In 2016, gold and silver have reigned supreme as the two best-performing metals on the market. You may think that by May this would naturally lead to investor fatigue beginning to set in, causing this year’s long-awaited bull run to become exhausted. Eventually, this will indeed happen—but the signals from the global markets continue to point toward robust activity in the precious metals.
Blame the Banks
Even with the knowledge that markets are products of human behavior and are subject to irrationality or sudden changes in general, the outlook for gold remains decidedly bullish over the immediate future. Perhaps the main reason underlying this continued trend is the lack of confidence that investors and market participants have shown in central banks to effectively manage monetary policy. There’s a good chance that major buyers will simply keep protecting themselves by stacking up gold until this driver of gold demand changes. In other words, unless the direction of monetary policy around the world reverses toward tighter interest rates, gold should remain in favor.

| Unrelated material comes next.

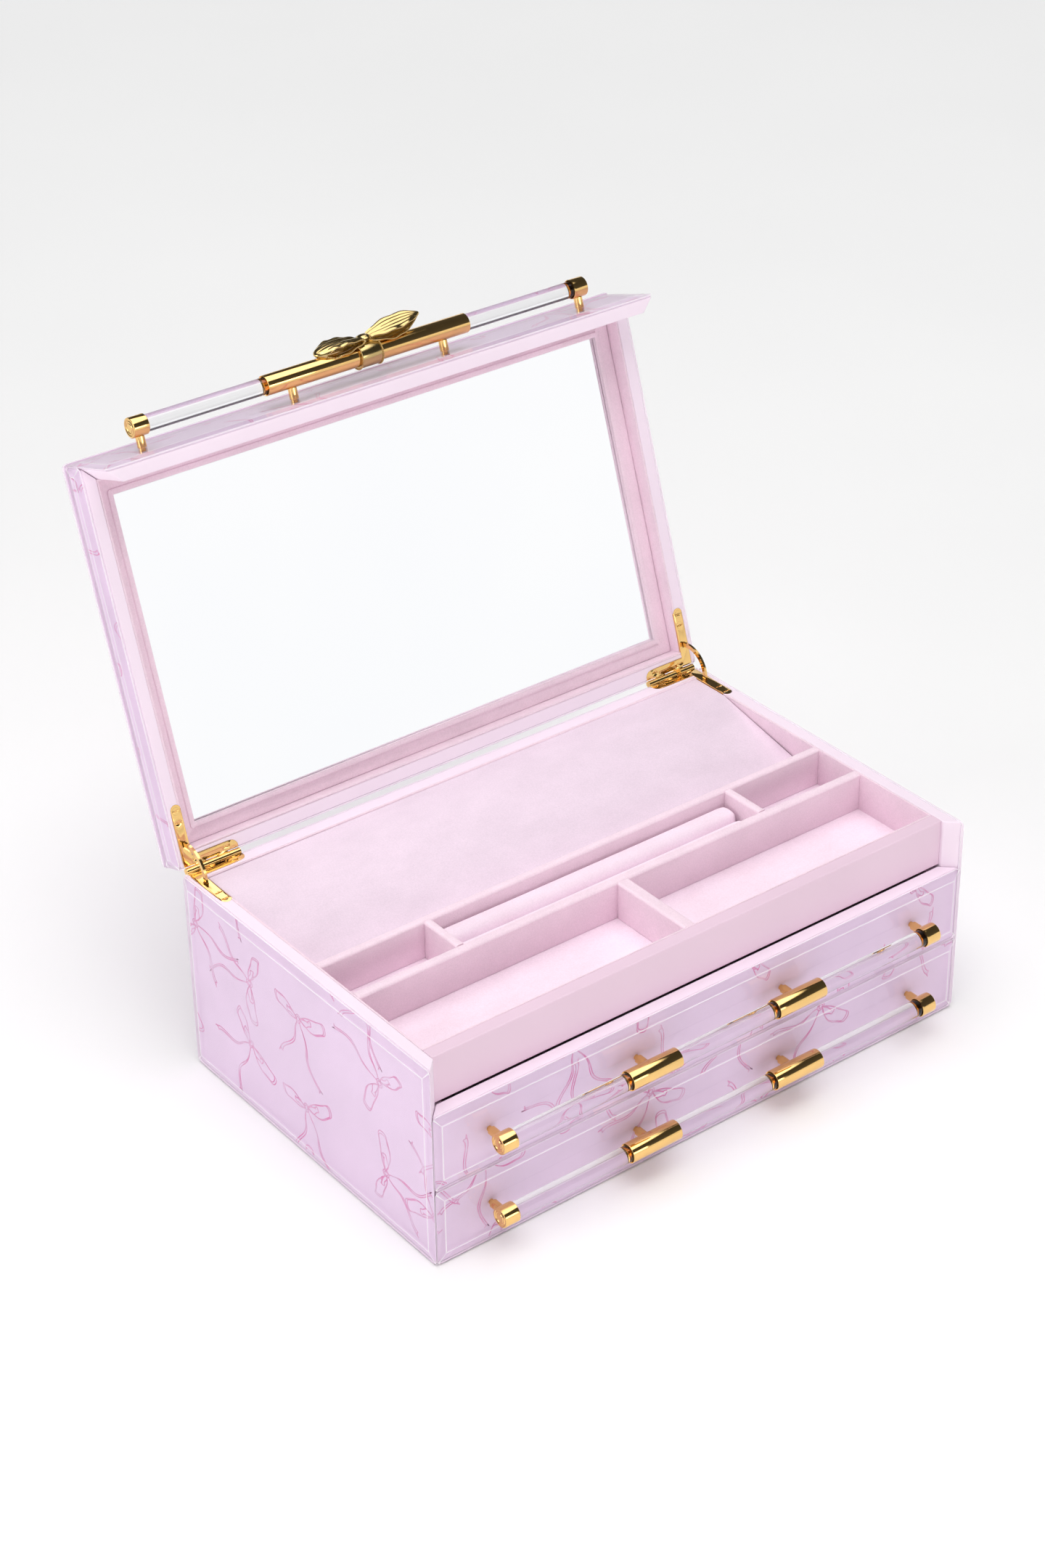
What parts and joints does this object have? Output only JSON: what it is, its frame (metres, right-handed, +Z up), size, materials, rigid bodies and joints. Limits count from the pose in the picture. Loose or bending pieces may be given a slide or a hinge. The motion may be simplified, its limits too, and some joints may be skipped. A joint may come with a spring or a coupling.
{
  "type": "jewellery box",
  "caption": "Glass-faced jewellery box with a mirrored lid on quadrant hinges, a suede compartment tray, drawers, and clear rod handles with gold fittings.",
  "frame": {"origin": "middle of the underside, on the surface that the box stands on", "axes": "+X to the right, -Y out of the drawers' front, +Z up"},
  "size_m": [0.35, 0.3172, 0.3539],
  "materials": {
    "bevelled_glass": "polished, ground bevels",
    "clear_acrylic": "polished clear acrylic",
    "mirror": "silvered",
    "felt": "matt felt",
    "polished_gold": "polished gold plate",
    "pink_suede": "short-nap suede",
    "painted_board": "smooth light pink paint"
  },
  "bodies": {
    "case": {"base_felt": "felt", "floor_board": "painted_board", "left_wall": "painted_board", "right_wall": "painted_board", "back_wall": "painted_board", "inner_front_wall": "painted_board", "drawer_shelf": "painted_board", "tray_board": "painted_board", "tray_floor_lining": "pink_suede", "tray_wall_lining": "pink_suede", "front_divider": "pink_suede", "rear_divider": "pink_suede", "rear_panel": "pink_suede", "front_cross_divider": "pink_suede", "middle_cross_dividers": "pink_suede", "ring_roll": "pink_suede", "side_panes": "bevelled_glass", "back_pane": "bevelled_glass", "drawer_stops": "painted_board", "left_base_leaf": "polished_gold", "right_base_leaf": "polished_gold", "hinge_pins": "polished_gold", "base_leaf_screws": "polished_gold"},
    "lid": {"lid_top_board": "painted_board", "lid_left_rim": "painted_board", "lid_right_rim": "painted_board", "lid_back_rim": "painted_board", "lid_apron": "painted_board", "lid_lining": "pink_suede", "mirror_plate": "mirror", "mirror_frame": "pink_suede", "lid_top_pane": "bevelled_glass", "lid_side_panes": "bevelled_glass", "lid_back_pane": "bevelled_glass", "apron_pane": "bevelled_glass", "left_lid_leaf": "polished_gold", "right_lid_leaf": "polished_gold", "lid_leaf_screws": "polished_gold", "lid_rod": "clear_acrylic", "lid_end_caps": "polished_gold", "lid_sleeve": "polished_gold", "lid_posts": "polished_gold", "bow_band": "polished_gold", "bow_loops": "polished_gold"},
    "left_stay_body": {"left_stay": "polished_gold"},
    "right_stay_body": {"right_stay": "polished_gold"},
    "upper_drawer": {"upper_drawer_front": "painted_board", "upper_drawer_pane": "bevelled_glass", "upper_drawer_box": "painted_board", "upper_drawer_lining": "pink_suede", "upper_rod": "clear_acrylic", "upper_fittings": "polished_gold", "upper_posts": "polished_gold"},
    "lower_drawer": {"lower_drawer_front": "painted_board", "lower_drawer_pane": "bevelled_glass", "lower_drawer_box": "painted_board", "lower_drawer_lining": "pink_suede", "lower_rod": "clear_acrylic", "lower_fittings": "polished_gold", "lower_posts": "polished_gold"}
  },
  "joints": [
    {"name": "lid_hinge", "type": "hinge", "parent": "case", "child": "lid", "pos_m": [0, 0.1091, 0.1183], "axis": [1, 0, 0], "range_deg": [0, 108]},
    {"name": "left_stay_turn", "type": "hinge", "parent": "case", "child": "left_stay_body", "pos_m": [0, 0.1091, 0.1183], "axis": [1, 0, 0], "range_deg": [0, 54]},
    {"name": "right_stay_turn", "type": "hinge", "parent": "case", "child": "right_stay_body", "pos_m": [0, 0.1091, 0.1183], "axis": [1, 0, 0], "range_deg": [0, 54]},
    {"name": "upper_drawer_slide", "type": "slide", "parent": "case", "child": "upper_drawer", "axis": [0, -1, 0], "range_m": [0, 0.15]},
    {"name": "lower_drawer_slide", "type": "slide", "parent": "case", "child": "lower_drawer", "axis": [0, -1, 0], "range_m": [0, 0.15]}
  ],
  "couplings": [
    {"joint": "left_stay_turn", "follows": "lid_hinge", "ratio": 0.5},
    {"joint": "right_stay_turn", "follows": "lid_hinge", "ratio": 0.5}
  ]
}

Because monetary policy has increasingly become one of the most integral factors driving how the global economic order functions, central banks have come to rely heavily on it as a tool to accomplish its agenda. Unfortunately, it has often been the only tool that policymakers have considered, as inventive, unorthodox, and untested measures like quantitative easing have not been met with any matching changes in fiscal policy from legislatures in Europe, Japan, and the U.S.
Demand for gold by investors has been the consensus response to the combination of stagnant economic growth around the world with ineffective attempts by central banks to stir higher inflation. While hedge funds have shown a desire for the safety of gold, helping drive up prices on the futures markets, investors large and small have pushed considerable money into gold ETFs.
As we can see from the chart above, the rise in gold ETF holdings has essentially matched the performance of the spot price of gold, with both measures rising roughly 25% year-to-date. One sign that the bull market for gold is not yet exhausted came over the last two weeks, when gold ETF holdings rose 63.2 metric tonnes even as bullion prices fell 1.6% over that period.
Big Guns Go For Gold
It’s not just hedge funds and pensioners who are fueling the ongoing strength of precious metals prices. Ironically, central banks themselves have been net buyers of the yellow metal. The World Gold Council (WGC) estimates that the world’s central banks will make net purchases of 400 to 600 tonnes of gold by year’s end. This would hint at the idea, in some sense, the central banks distrust the wisdom of their own (or their peers’) policies!
In addition to the banks, more than one prominent billionaire investor has come out publicly about increasing their position in gold. A pair of hedge fund managers, Stanley Druckenmiller and Paul Singer, have done so: Druckenmiller (pictured, right) disclosed that his fund’s largest currency holding is in gold, while Singer suggested that this is only the beginning of the gold boom. Meanwhile, George Soros has sold off a great deal of stocks in favor of holding gold and gold-backed assets.
While only so much can be gleaned from the behavior of these billionaires, it is telling that they are joined by large financial institutions and average investors in buying gold as a safe haven.
The opinions and forecasts herein are provided solely for informational purposes, and should not be used or construed as an offer, solicitation, or recommendation to buy or sell any product.